Techonomy recently spoke to Singh about why this approach is valuable. Here’s an excerpt:
Techonomy: You introduced the super evolution theory two years ago. What have you learned?
Singh: The super evolution is definitely happening. Look at one of our portfolio companies, Plenty. Their indoor produce farms incorporate cameras and sensors that monitor and generate data on every aspect of growing conditions: temperature, light, irrigation, carbon dioxide, plant growth stage, and more. They’ve accelerated growth cycles that would take from four to six months on a traditional farm, to only one to two weeks at a Plenty farm. It uses machine learning to optimize each plant’s taste, nutritional value, and yield, and has essentially condensed a century of breeding experiments into just three years. These optimizations mean Plenty can grow 350 times more produce per square foot than a traditional farm, while using just 1% of the water and a fraction of the land—without pesticides or herbicides.
The world needs to see a 70% increase in food production by 2050 to feed a growing population, and Plenty brings us one step closer to solving this global food challenge. This is the benefit of the super evolution theory in practice.
How does the theory inform your investment strategy?

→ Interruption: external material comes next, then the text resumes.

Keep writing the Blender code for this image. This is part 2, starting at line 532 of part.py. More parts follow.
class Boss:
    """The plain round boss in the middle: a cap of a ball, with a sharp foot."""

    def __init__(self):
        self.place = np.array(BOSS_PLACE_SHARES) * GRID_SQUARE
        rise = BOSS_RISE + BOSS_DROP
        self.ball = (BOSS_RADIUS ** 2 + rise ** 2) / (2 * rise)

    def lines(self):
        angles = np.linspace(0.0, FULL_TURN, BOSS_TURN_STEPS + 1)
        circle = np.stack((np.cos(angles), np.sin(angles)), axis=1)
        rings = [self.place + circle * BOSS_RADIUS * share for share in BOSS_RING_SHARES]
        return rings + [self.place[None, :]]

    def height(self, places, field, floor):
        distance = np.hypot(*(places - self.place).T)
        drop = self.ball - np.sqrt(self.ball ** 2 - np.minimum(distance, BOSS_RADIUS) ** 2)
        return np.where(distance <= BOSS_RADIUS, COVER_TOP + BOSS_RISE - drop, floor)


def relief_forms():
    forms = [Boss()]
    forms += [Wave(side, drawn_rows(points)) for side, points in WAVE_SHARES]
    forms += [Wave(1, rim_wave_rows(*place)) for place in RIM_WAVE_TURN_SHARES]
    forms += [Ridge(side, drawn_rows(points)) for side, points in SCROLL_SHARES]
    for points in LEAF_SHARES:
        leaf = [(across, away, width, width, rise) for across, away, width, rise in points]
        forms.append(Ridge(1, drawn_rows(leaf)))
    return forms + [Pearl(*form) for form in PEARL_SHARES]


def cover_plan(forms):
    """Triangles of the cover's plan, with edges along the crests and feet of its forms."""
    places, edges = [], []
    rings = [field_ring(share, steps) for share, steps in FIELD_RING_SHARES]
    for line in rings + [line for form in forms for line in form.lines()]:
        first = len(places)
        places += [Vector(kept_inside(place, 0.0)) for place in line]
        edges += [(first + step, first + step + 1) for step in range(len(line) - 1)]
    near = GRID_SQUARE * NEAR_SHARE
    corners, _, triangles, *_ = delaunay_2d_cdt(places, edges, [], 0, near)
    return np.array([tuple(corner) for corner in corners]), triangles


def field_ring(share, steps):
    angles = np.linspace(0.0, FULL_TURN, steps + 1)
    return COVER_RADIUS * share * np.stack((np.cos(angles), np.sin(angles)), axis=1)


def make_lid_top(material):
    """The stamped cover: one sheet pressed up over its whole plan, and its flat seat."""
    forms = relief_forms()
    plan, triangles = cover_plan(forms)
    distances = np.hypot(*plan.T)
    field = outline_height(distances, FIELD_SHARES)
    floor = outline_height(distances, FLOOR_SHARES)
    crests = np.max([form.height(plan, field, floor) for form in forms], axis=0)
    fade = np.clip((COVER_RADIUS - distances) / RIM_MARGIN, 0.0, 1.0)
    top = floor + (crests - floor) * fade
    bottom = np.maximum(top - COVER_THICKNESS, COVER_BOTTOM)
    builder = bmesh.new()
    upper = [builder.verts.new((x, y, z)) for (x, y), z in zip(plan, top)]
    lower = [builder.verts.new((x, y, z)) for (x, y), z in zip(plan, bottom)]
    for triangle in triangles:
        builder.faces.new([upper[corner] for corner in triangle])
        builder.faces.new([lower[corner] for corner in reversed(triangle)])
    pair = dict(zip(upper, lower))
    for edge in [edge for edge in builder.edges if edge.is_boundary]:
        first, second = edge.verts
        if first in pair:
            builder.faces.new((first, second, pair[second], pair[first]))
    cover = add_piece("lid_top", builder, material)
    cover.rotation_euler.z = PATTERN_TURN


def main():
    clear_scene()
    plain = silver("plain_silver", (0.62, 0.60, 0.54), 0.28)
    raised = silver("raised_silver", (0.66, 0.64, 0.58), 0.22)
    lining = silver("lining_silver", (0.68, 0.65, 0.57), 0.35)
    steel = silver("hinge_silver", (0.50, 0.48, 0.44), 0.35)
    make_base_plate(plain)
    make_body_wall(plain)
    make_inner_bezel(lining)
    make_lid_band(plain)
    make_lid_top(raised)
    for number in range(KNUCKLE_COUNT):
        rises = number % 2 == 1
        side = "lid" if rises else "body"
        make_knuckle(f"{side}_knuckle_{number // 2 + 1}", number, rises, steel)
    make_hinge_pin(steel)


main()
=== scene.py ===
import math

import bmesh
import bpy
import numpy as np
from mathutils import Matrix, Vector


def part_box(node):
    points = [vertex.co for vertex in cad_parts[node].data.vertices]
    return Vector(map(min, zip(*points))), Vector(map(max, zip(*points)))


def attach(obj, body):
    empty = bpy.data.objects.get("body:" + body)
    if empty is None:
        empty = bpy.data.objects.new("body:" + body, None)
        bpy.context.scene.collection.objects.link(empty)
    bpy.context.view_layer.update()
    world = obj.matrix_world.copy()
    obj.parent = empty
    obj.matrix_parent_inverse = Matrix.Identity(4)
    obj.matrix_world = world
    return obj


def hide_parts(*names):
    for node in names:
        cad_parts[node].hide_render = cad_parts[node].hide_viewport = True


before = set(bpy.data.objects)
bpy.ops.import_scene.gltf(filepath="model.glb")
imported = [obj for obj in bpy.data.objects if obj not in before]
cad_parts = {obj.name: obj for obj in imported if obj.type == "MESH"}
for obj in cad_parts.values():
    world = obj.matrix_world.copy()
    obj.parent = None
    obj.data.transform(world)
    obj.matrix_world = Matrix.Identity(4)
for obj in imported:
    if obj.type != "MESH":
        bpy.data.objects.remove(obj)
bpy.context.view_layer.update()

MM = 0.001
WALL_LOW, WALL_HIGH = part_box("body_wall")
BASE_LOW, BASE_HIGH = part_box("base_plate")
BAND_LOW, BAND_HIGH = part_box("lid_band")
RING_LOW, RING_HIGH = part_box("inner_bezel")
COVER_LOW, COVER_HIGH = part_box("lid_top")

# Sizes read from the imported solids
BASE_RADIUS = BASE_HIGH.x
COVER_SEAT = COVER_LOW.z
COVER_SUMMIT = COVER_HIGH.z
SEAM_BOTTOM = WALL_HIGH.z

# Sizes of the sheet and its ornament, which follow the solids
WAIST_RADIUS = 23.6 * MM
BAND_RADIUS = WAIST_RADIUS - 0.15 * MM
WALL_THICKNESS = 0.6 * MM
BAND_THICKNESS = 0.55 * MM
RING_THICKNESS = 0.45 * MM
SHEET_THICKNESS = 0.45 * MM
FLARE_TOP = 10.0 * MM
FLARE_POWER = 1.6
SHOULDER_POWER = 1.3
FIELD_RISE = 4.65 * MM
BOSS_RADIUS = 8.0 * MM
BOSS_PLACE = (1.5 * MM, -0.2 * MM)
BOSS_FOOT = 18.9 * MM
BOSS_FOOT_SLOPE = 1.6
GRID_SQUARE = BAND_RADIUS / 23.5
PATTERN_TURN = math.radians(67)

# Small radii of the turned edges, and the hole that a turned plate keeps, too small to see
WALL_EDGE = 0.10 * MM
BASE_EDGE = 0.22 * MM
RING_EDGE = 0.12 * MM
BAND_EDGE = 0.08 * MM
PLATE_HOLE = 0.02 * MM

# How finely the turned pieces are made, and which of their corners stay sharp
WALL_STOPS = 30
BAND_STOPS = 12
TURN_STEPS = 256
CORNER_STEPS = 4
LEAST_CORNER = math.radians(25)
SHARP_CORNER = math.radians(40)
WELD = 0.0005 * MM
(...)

When we evaluate companies and investments through the lens of the super evolution, we ask ourselves: Have the founders identified not only a market need, but a new way to connect the dots in an unexpected way using data, computing, and advanced engineering? If their new system combines the three pillars of the super evolution, and if it will fundamentally transform the traditional way of doing something, then we want to support and accelerate that company’s growth.
How does Innovation Endeavors’ ecosystem model work?

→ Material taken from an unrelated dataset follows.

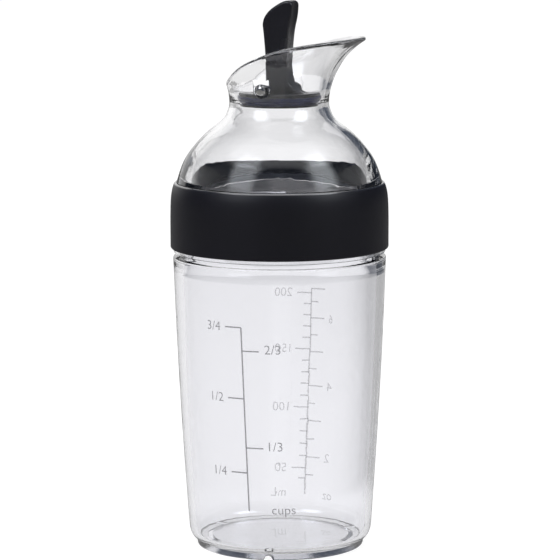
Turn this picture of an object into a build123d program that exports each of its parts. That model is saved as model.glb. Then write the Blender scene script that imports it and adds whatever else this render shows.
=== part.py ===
from build123d import *
import math
import os

os.makedirs("parts", exist_ok=True)

# All lengths are millimetres. The bottle stands on z = 0 about the Z axis and pours towards +X.
# Each table of shares lists points as (across, up), from 0 at the outline's start to 1 at its end.

# Container: a clear tumbler with a thick base on a foot ring, a shoulder and a plain neck.
foot_inset = 2.85
foot_ring_width = 2.9
foot_edge_width = 0.15
foot_edge_height = 0.3
base_recess_height = 1.6
corner_low_width = 0.4
corner_low_height = 2.0
corner_top_height = 6.4
body_low_radius = 29.8
body_top_radius = 34.5
body_belly = 0.45
wall_low_height = 8.0
wall_low_thickness = 2.0
wall_top_height = 90.0
wall_top_thickness = 3.2
floor_height = 3.4
floor_round_reach = 2.6
shoulder_height = 95.0
shoulder_round = 0.5
shoulder_step = 2.2
neck_length = 15.5
neck_wall = 2.0
neck_blend_height = 2.5
drain_count = 3
drain_radius = 1.5
drain_first_angle = -77.4

# Gasket: a flat silicone ring between the container's rim and the dome's flange.
gasket_inset = 0.2
gasket_overhang = 0.4
gasket_thickness = 1.8
gasket_round = 0.4

# Collar: the matte band that sits on the lid's skirt and hides the screw thread.
collar_wall = 1.15
collar_lip_land = 0.4
collar_edge_round = 0.5
collar_lip_thickness = 3.3
collar_clearance = 0.2
collar_outline_shares = (
    (0.0, 0.0),
    (0.0, 0.2),
    (0.0, 0.43),
    (0.06, 0.65),
    (0.25, 0.83),
    (0.56, 0.935),
    (0.84, 0.985),
    (1.0, 1.0),
)

# Dome lid: skirt round the thread, flange, clear dome, narrow neck and a trumpet flare.
skirt_gap = 1.6
skirt_clearance = 0.7
skirt_wall = 1.0
skirt_lip_width = 0.3
skirt_lip_height = 1.2
flange_thickness = 3.4
flange_ledge = 0.85
dome_base_rise = 0.3
dome_height = 25.5
dome_bore_step = 1.4
dome_neck_wall = 2.1
dome_outer_shares = (
    (0.0, 0.0),
    (0.067, 0.145),
    (0.159, 0.286),
    (0.293, 0.416),
    (0.447, 0.537),
    (0.569, 0.616),
    (0.716, 0.694),
    (0.857, 0.771),
    (0.94, 0.847),
    (0.985, 0.929),
    (1.0, 1.0),
)
dome_inner_shares = (
    (0.0, 0.0),
    (0.037, 0.139),
    (0.094, 0.275),
    (0.234, 0.418),
    (0.395, 0.534),
    (0.595, 0.637),
    (0.783, 0.723),
    (0.91, 0.819),
    (0.977, 0.916),
    (1.0, 1.0),
)
flare_spread = 17.1
flare_height = 22.5
flare_outer_shares = (
    (0.0, 0.0),
    (0.026, 0.173),
    (0.094, 0.342),
    (0.205, 0.516),
    (0.363, 0.689),
    (0.62, 0.858),
    (1.0, 1.0),
)
flare_lip_width = 2.0
flare_lip_rise = 1.1
flare_inner_shares = (
    (0.0, 0.0),
    (0.042, 0.119),
    (0.085, 0.297),
    (0.142, 0.424),
    (0.233, 0.551),
    (0.353, 0.678),
    (0.517, 0.797),
    (0.728, 0.903),
    (1.0, 1.0),
)
seat_depth = 0.4
seat_rise = 0.2
seat_clearance = 0.25

# Spout rim: the flare is cut by one curve drawn from the low back to the pouring tip.
rim_back_overhang = 1.5
rim_tip_inset = 3.0
rim_back_rise = 4.9
rim_tip_rise = 21.5
rim_shares = (
    (0.0, 0.0),
    (0.1, 0.205),
    (0.247, 0.483),
    (0.353, 0.62),
    (0.462, 0.741),
    (0.56, 0.825),
    (0.694, 0.903),
    (0.826, 0.957),
    (1.0, 1.0),
)
rim_round = 0.7
cutter_margin = 18.0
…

We focus on asking big questions, generating novel solutions and accelerating the way those solutions are brought to market. We bring a variety of stakeholders to the table, which fosters an environment where real business problems can be discussed frankly. We’ve built a number of ecosystems in various categories: agriculture, cybersecurity, and now life sciences. They’ve produced strategic partnerships between start-ups and top corporations and leading academic research institutions, accelerated market demand for key products, and even start-up acquisitions. We’ll be launching more ecosystems for additional industries.
How might the super evolution theory help drive transformation within traditional industries like agriculture, shipping, or construction, for example?

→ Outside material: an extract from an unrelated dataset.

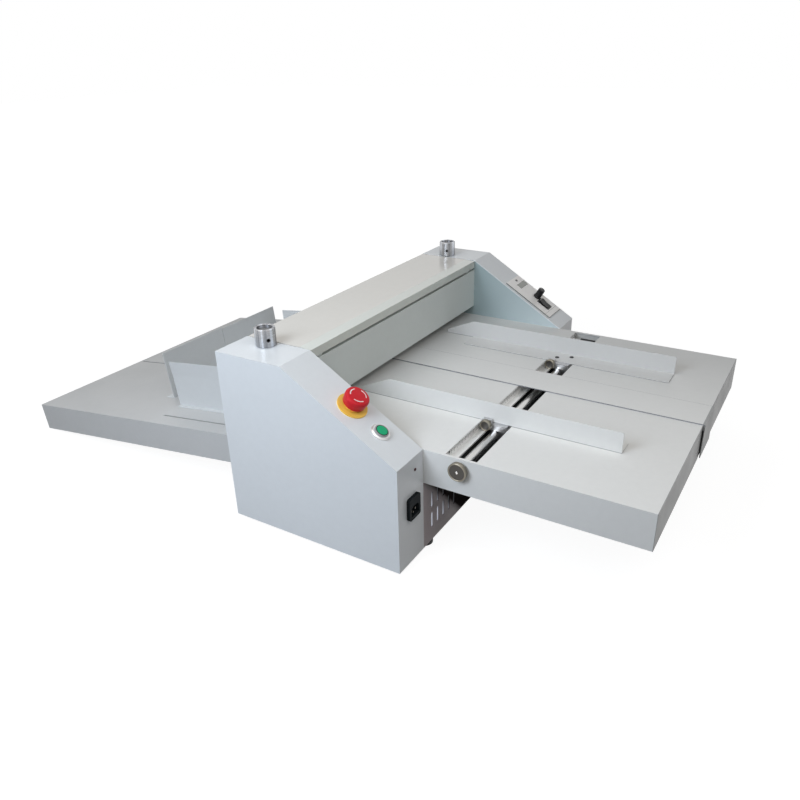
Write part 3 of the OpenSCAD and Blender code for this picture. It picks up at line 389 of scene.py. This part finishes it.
def pressure_knob_mat(name, x):
    """Turned aluminium with painted reflections, lighter and darker bands round it, and a dark recess."""
    m = lathe_metal(name, (0.40, 0.405, 0.42), (x, SHAFT_Y, KNOB_Z), Z, rough=(0.24, 0.34), depth=0.10)
    around = m.new("ShaderNodeCombineXYZ")
    m.put(around.inputs[0], m.math("ARCTAN2", m.along(Y, (0, SHAFT_Y, 0)), m.along(X, (x, 0, 0))))
    bands = m.noise(1.35, detail=2.0, vector=around.outputs[0])
    # painted reflections: dark and bluish-white bands by the angle round the knob
    m.tint(m.ramp(bands, 0.65, 0.0, 0.42, 0.51, smooth=True), (0.15, 0.155, 0.17))
    m.tint(m.ramp(bands, 0.0, 0.65, 0.52, 0.62, smooth=True), (0.72, 0.76, 0.83))
    recess = m.axis_distance((x, SHAFT_Y, 0), Z)
    m.tint(m.ramp(recess, 0.85, 0.0, 0.0126, 0.0134), (0.10, 0.10, 0.10))
    return m.done()


def wheel_mat(name, y, z, outer_r):
    """Dark blued face with a brassy rim."""
    m = lathe_metal(name, (0.085, 0.08, 0.075), (0, y, z), X, rough=(0.3, 0.42), depth=0.12)
    radius = m.axis_distance((0, y, z), X)
    m.tint(m.ramp(radius, 0.0, 0.9, outer_r - 0.0030, outer_r - 0.0022), (0.27, 0.25, 0.205))
    return m.done()


wear("guide_bar lower_shaft upper_shaft cover_hinge_pins",
     brushed("steel_bar", (0.62, 0.62, 0.61), (0.02, 1, 1), rough=(0.16, 0.3)).done())
# painted shade: the trough under the guide bar is near black, for the shade under the tables
wear("bar_brackets", paint("paint_trough", (0.035, 0.035, 0.037), rough=(0.5, 0.6)).done())
wear("left_pressure_screw right_pressure_screw",
     brushed("steel_pressure_screws", (0.5, 0.5, 0.5), (1, 1, 0.04)).done())
wear("anvil_rings lower_gear shaft_pulley lower_bearings", shaft_rings_mat("steel_rings", LOWER_SHAFT_Z))
wear("creasing_rings upper_gear", shaft_rings_mat("steel_rings_up", UPPER_SHAFT_Z))
wear("motor_pulley", lathe_metal("steel_pulley", (0.55, 0.55, 0.56), MOTOR_SHAFT, X).done())
wear("feed_rings", plastic("rubber_rings", (0.03, 0.03, 0.032), rough=(0.55, 0.75), grain=0.3).done())
wear("upper_bearing_blocks",
     plastic("cast_blocks", (0.1, 0.105, 0.11), rough=(0.45, 0.6), grain=0.35, scale=700).done())
wear("left_carriage right_carriage",
     brushed("milled_carriage", (0.58, 0.58, 0.59), (0.05, 1, 1), rough=(0.3, 0.45)).done())
wear("left_pressure_knob", pressure_knob_mat("aluminium_knob_left", -KNOB_X))
wear("right_pressure_knob", pressure_knob_mat("aluminium_knob_right", KNOB_X))
wear("lateral_knob", wheel_mat("knob_lateral", BAR_Y, BAR_Z, 0.016))
wear("left_clamp_wheel right_clamp_wheel", wheel_mat("wheel_clamp", *CLAMP_AXIS, 0.010))


def ruler_mat():
    """Satin aluminium rail; its upright scale has millimetre, five and ten millimetre ticks."""
    m = Mat("ruler", (0.80, 0.80, 0.79), metal=0.5, rough=0.3)
    m.vary(30.0, 0.04)
    pos = m.along(X)
    depth = m.along(-Z, (0, 0, TABLE_Z - 0.001))
    upright = m.math("GREATER_THAN", m.along(Z), 0.1985)
    total = 0.0
    ticks = ((0.001, 0.0025, 0.00016), (0.005, 0.0048, 0.0005), (0.010, 0.0065, 0.0006))
    for step, length, width in ticks:
        cell = m.math("PINGPONG", pos, step / 2)
        line = m.math("LESS_THAN", cell, width)
        short = m.math("LESS_THAN", depth, length)
        total = m.math("MAXIMUM", total, m.math("MULTIPLY", line, short))
    m.tint(m.math("MULTIPLY", total, upright), (0.02, 0.02, 0.02))
    m.set("Roughness", m.ramp(m.noise(700, (0.03, 1, 1)), 0.26, 0.4))
    return m.done()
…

Traditional industries and systems are sometimes so hidden in the backgrounds of our lives that they’re able to keep working at a “good enough” pace. So when a technologist like me pauses to look at these traditional industries, it’s easy to be startled by the status quo. Not only are there analog processes that could easily be brought online, but there are also advancements like in data, computing, and advanced engineering that could modernize infrastructures. We try to connect the dots between technologies we’ve encountered in other contexts that can help solve basic but essential functions in industries like construction or farming.
Have you encountered places where the theory doesn’t apply?
It’s natural for the mind to latch onto tech-centric examples. But the bigger power of the super evolution is that any industry can leverage the power of computing to glean intelligence from data and then apply new engineering approaches in novel, real-world ways. Now, that’s something to be excited about!